Грубое физическое желание вспыхивает мгновенно. Но желание вкупе с нежностью требует времени. Приходится пройти через всю страну любви, чтобы загореться желанием. Не потому ли вначале так нехотя вожделеешь ту, которую любишь?
Эссе о бунте. Тоска по «началам». Там же тема относительности – но относительности страстной. Напр.: разрываясь между миром, который его не удовлетворяет, и Богом, которого он не знает, абсурдный ум страстно привязывается к миру. Там же: колеблясь между относительным и абсолютным, он пылко предается относительному.
Теперь, когда он знает этому цену, он нищ. Условие обладания – незнание. Даже в физическом плане: обладать до конца можно лишь незнакомкой.
Будеёвице (или Изгнанник).
Мать: Нет, не сегодня. Дадим ему время, передышку. Воспользуемся этим промежутком. Быть может, мы успеем спастись?

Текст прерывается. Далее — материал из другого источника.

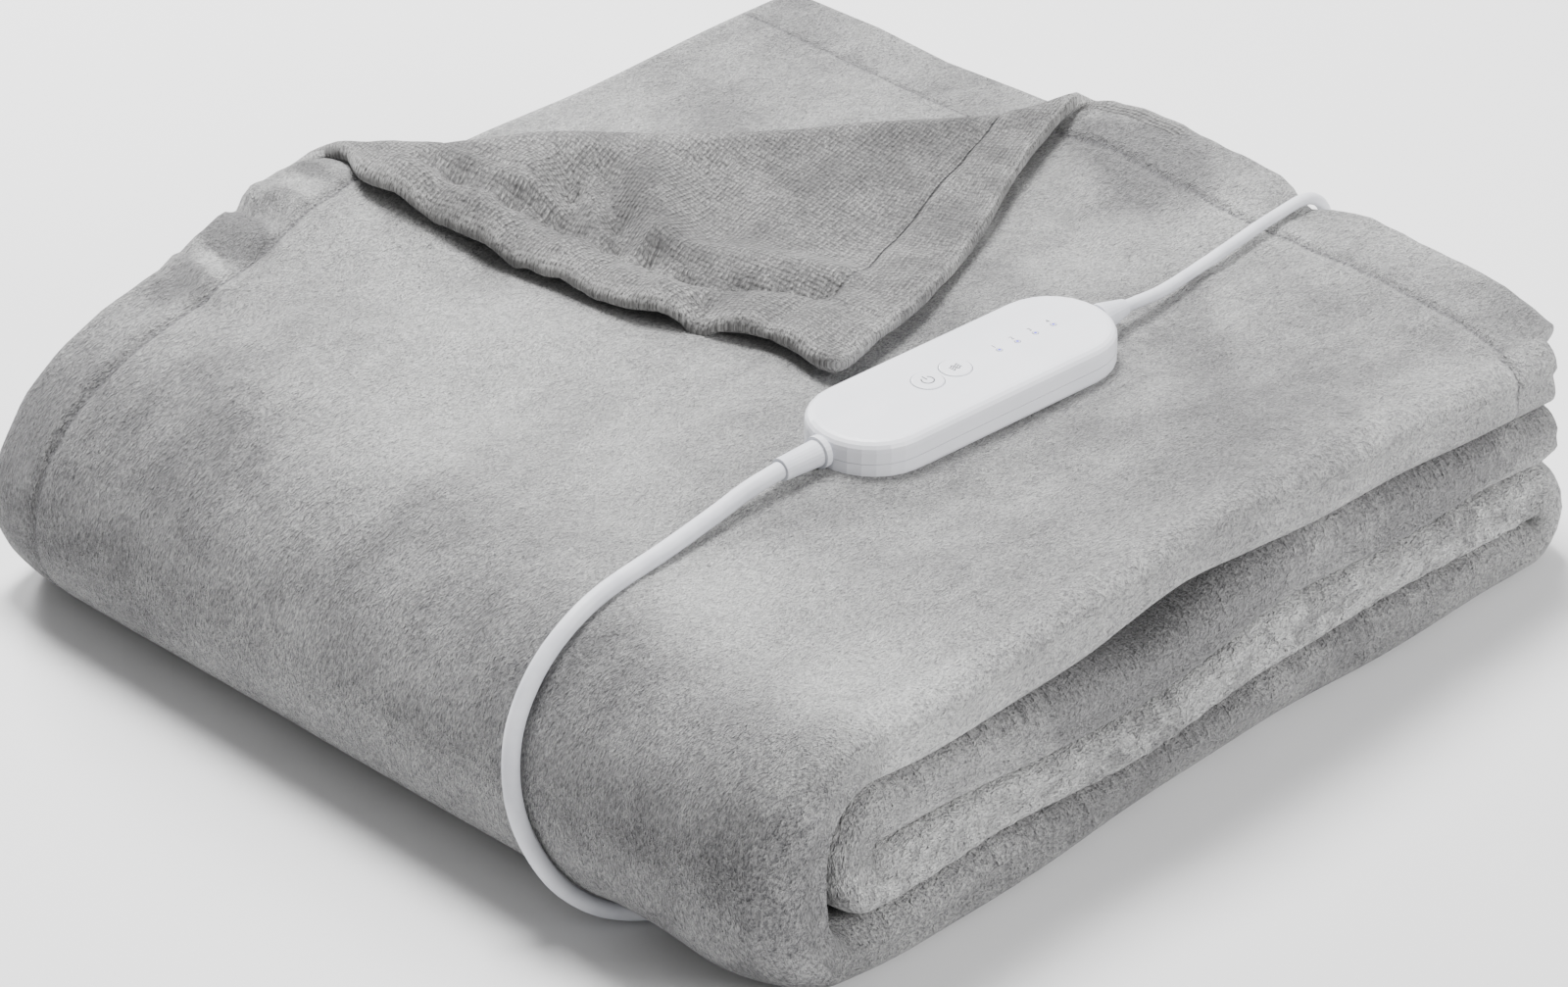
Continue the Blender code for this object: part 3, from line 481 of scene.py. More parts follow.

Дочь: Что, по-твоему, значит спастись?
Мать: Получить отпущение грехов.
Сестра: Тогда я уже спасена. Ибо я на вечные времена заранее отпустила себе все грехи.
Там же, см. выше.
Сестра: Во имя чего?
Женщина: Во имя моей любви.
Сестра: Что означает это слово?
(Проход по сцене.)
Женщина: Любовь – это моя былая радость и моя нынешняя боль.